宋王朝经过167年“清明上河图”式的和平繁荣之后,天降煞星,北方崛起了一个游牧民族。金人一锤砸烂了都城汴京(开封)的琼楼玉苑,还掠走了徽、钦二帝,赵宋王朝于公元1127年匆匆南逃,开始了中国历史上国家民族极屈辱的一页。李清照在山东青州的爱巢也树倒窝散,一家人开始过漂泊无定的生活。南渡第二年,赵明诚被任为京城建康的知府,不想就在这时发生了一件国耻又蒙家羞的事。一天深夜,城里发生叛乱,身为地方长官的赵明诚不是身先士卒指挥戡乱,而是偷偷用绳子缒城逃走。事定之后,他被朝廷撤职。李清照这个柔弱女子,在这件事上却表现出大节大义,很为丈夫临阵脱逃而羞愧。赵被撤职后夫妇二人继续沿长江而上向江西方向流亡,一路难免有点别扭,略失往昔的鱼水之和。当行至乌江镇时,李清照得知这就是当年项羽兵败自刎之处,不觉心潮起伏,面对浩浩江面,吟下了这首千古绝唱:

生当作人杰,死亦为鬼雄。至今思项羽,不肯过江东。

丈夫在其身后听着这一字一句的金石之声,面有愧色,心中泛起深深的自责。第二年(1129)赵明诚被召回京复职,但随即急病而亡。

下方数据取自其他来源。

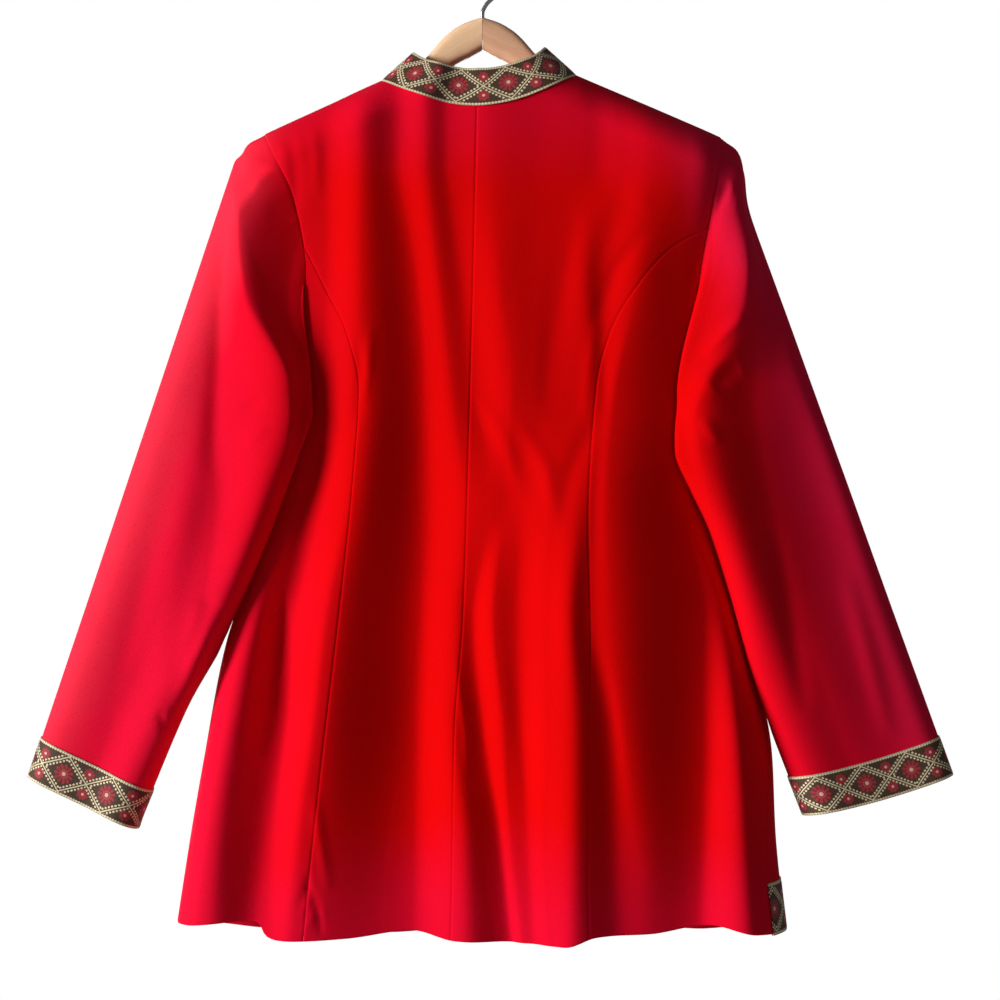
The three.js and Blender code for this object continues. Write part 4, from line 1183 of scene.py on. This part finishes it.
def hanger_arm(hand, sides=40):
    sign = SHOULDER[hand]["sign"]
    xs = np.concatenate([HANGER_ARM[:, 0], ARM_STATIONS])
    top = np.concatenate([HANGER_ARM[:, 1], shoulder_drop(sign * ARM_STATIONS) + HANGER_CLEARANCE])
    depth = np.where(ARM_STATIONS < ARM_TIP, ARM_DEPTH, ARM_TIP_DEPTH)
    depth = np.concatenate([HANGER_ARM[:, 2], depth])
    thick = np.where(xs < 188, HANGER_THICK, HANGER_THICK * 0.8)
    x = np.concatenate([np.linspace(xs[0], 80, 60), np.linspace(82, HANGER_REACH, 60)])
    top, depth, thick = (through(xs, values, x) for values in (top, depth, thick))
    ease = np.sqrt(np.clip((HANGER_REACH - x) / ARM_END_ROUNDING, 0.02, 1))
    turn = np.linspace(0, 2 * math.pi, sides, endpoint=False)

    def boxy(value):
        return np.sign(value) * np.abs(value) ** ARM_BOXINESS

    y = (thick / 2 * ease)[:, None] * boxy(np.sin(turn))
    z = -(top + depth / 2)[:, None] + (depth / 2 * ease)[:, None] * boxy(np.cos(turn))
    rings = np.stack([np.repeat(sign * x[:, None], sides, axis=1), y, z], axis=-1)
    return rod(f"hanger_arm_{hand}_wood", rings)


def hook(sides=20):
    centre = HOOK_WIRE / 2 - HOOK_RADIUS
    turns = np.radians(np.linspace(*HOOK_TURNS, 40))
    bend = np.stack([HOOK_RADIUS * np.cos(turns), centre + HOOK_RADIUS * np.sin(turns)], axis=-1)
    route = np.concatenate([HOOK_SHANK, bend])
    length = np.concatenate([[0], np.cumsum(np.linalg.norm(np.diff(route, axis=0), axis=-1))])
    along = np.linspace(0, length[-1], 150)
    across, up = (through(length, route[:, k], along) for k in (0, 1))
    line = np.stack([across, 0 * along, up], axis=-1)
    side = np.cross(unit(np.gradient(line, axis=0)), [0, 1, 0])
    from_end = np.minimum(along, along[::-1])
    radius = HOOK_WIRE / 2 * np.sqrt(np.clip(from_end / HOOK_END_ROUNDING, 0.05, 1))
    turn = np.linspace(0, 2 * math.pi, sides, endpoint=False)
    rings = (
        line[:, None]
        + (radius[:, None] * np.cos(turn))[..., None] * side[:, None]
        + (radius[:, None] * np.sin(turn))[..., None] * np.array([0, 1, 0])
    )
    return rod("hanger_hook_wire", rings)


for hand in ("left", "right"):
    finish_piece(hanger_arm(hand), f"hanger_arm_{hand}", hanger_wood(hand))
finish_piece(hook(), "hanger_hook", hook_steel())

# -------------------- stage, light and camera
FLOOR_DROP, FLOOR_RADIUS = 1.62, 3.2
AMBIENT = 0.13  # how strongly the white backdrop lights the jacket
CAMERA_PLACE = (0.0162, -2.45, -0.4967)
LENS, SENSOR = 96, 36

bpy.ops.mesh.primitive_circle_add(
    vertices=96, radius=FLOOR_RADIUS, fill_type="NGON", location=(0, 0, -FLOOR_DROP)
)
floor = bpy.context.object
floor.name = "floor"
floor.data.materials.append(floor_paper())

scene = bpy.context.scene
scene.view_settings.view_transform = "Standard"
scene.view_settings.look = "None"

world = bpy.data.worlds.new("studio")
world.use_nodes = True
scene.world = world
nodes, links = world.node_tree.nodes, world.node_tree.links
backdrop = nodes["Background"]
backdrop.inputs["Color"].default_value = linear(1, 1, 1)
path = nodes.new("ShaderNodeLightPath")
level = nodes.new("ShaderNodeMapRange")
level.inputs["To Min"].default_value = AMBIENT
level.inputs["To Max"].default_value = 1.0
links.new(path.outputs["Is Camera Ray"], level.inputs["Value"])
links.new(level.outputs[0], backdrop.inputs["Strength"])


def sun(name, towards, strength, soft):
    """A light from this direction, which is soft degrees wide."""
    light = bpy.data.lights.new(name, "SUN")
    light.energy = strength
    light.angle = math.radians(soft)
    lamp = bpy.data.objects.new(name, light)
    x, y, z = towards
    lamp.rotation_euler = (math.atan2(math.hypot(x, y), z), 0, math.atan2(y, x) + math.pi / 2)
    bpy.context.collection.objects.link(lamp)


sun("key", (-0.9, -0.43, 0.08), 4.2, 20)
sun("front_fill", (-0.2, 0.97, 0.01), 1.6, 40)

camera = bpy.data.objects.new("camera", bpy.data.cameras.new("camera"))
camera.location = CAMERA_PLACE
camera.rotation_euler = (math.pi / 2, 0, 0)
camera.data.lens = LENS
camera.data.sensor_width = SENSOR
bpy.context.collection.objects.link(camera)
scene.camera = camera
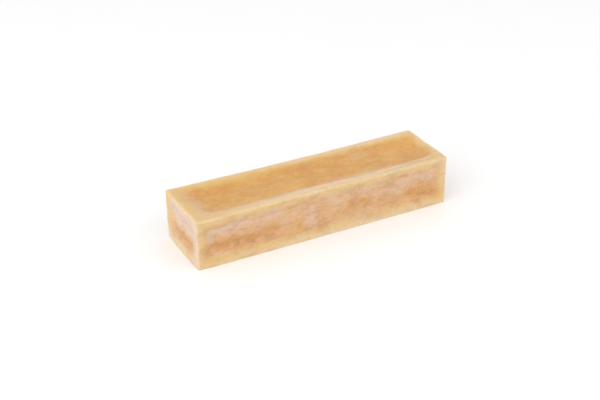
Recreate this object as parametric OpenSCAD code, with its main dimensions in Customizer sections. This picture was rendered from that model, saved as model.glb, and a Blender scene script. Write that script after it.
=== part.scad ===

人不能没有爱,如花的女人不能没有爱,感情丰富的女诗人就更不能没有爱。正当她的艺术之树在爱的汁液浇灌下茁壮成长时,上帝无情地斩断了她的爱河。李清照是一懂得爱就被爱所宠,被家所捧的人,现在一下被困在了干涸的河床上,她怎么能不犯愁呢?

失家之后的李清照开始了她后半生的三大磨难。

第一大磨难就是再婚又离婚,遭遇感情生活的痛苦

赵明诚死后,李清照行无定所,身心憔悴。不久嫁给了一个叫张汝舟的人。对于李清照为什么改嫁,史说不一,但一个人生活的艰辛恐怕是主要原因。这个张汝舟,初一接触也是个彬彬有礼的君子,刚结婚之后张对她照顾得也还不错,但很快就露出原形,原来他是想占有李清照身边尚存的文物。这些东西李视之如命,而且《金石录》也还没有整理成书,当然不能失去。在张看来,你既嫁我,你的身体连同你的一切都归我所有,为我支配,你还会有什么独立的追求?两人先是在文物支配权上闹矛盾,渐渐发现志向情趣大异,真正是同床异梦。张汝舟先是以占有这样一个美妇名词人自豪,后渐因不能俘获她的心,不能支配她的行为而恼羞成怒,最后完全撕下文人的面纱,拳脚相加,大打出手。华帐前,红烛下,李清照看着这个小白脸,真是怒火中烧。曾经沧海难为水,心存高洁不低头。李清照视人格比生命更珍贵,哪里受得这种窝囊气,便决定与他分手。但在封建社会女人要离婚谈何容易。无奈之中,李清照走上一条绝路,鱼死网破,告发张汝舟的欺君之罪。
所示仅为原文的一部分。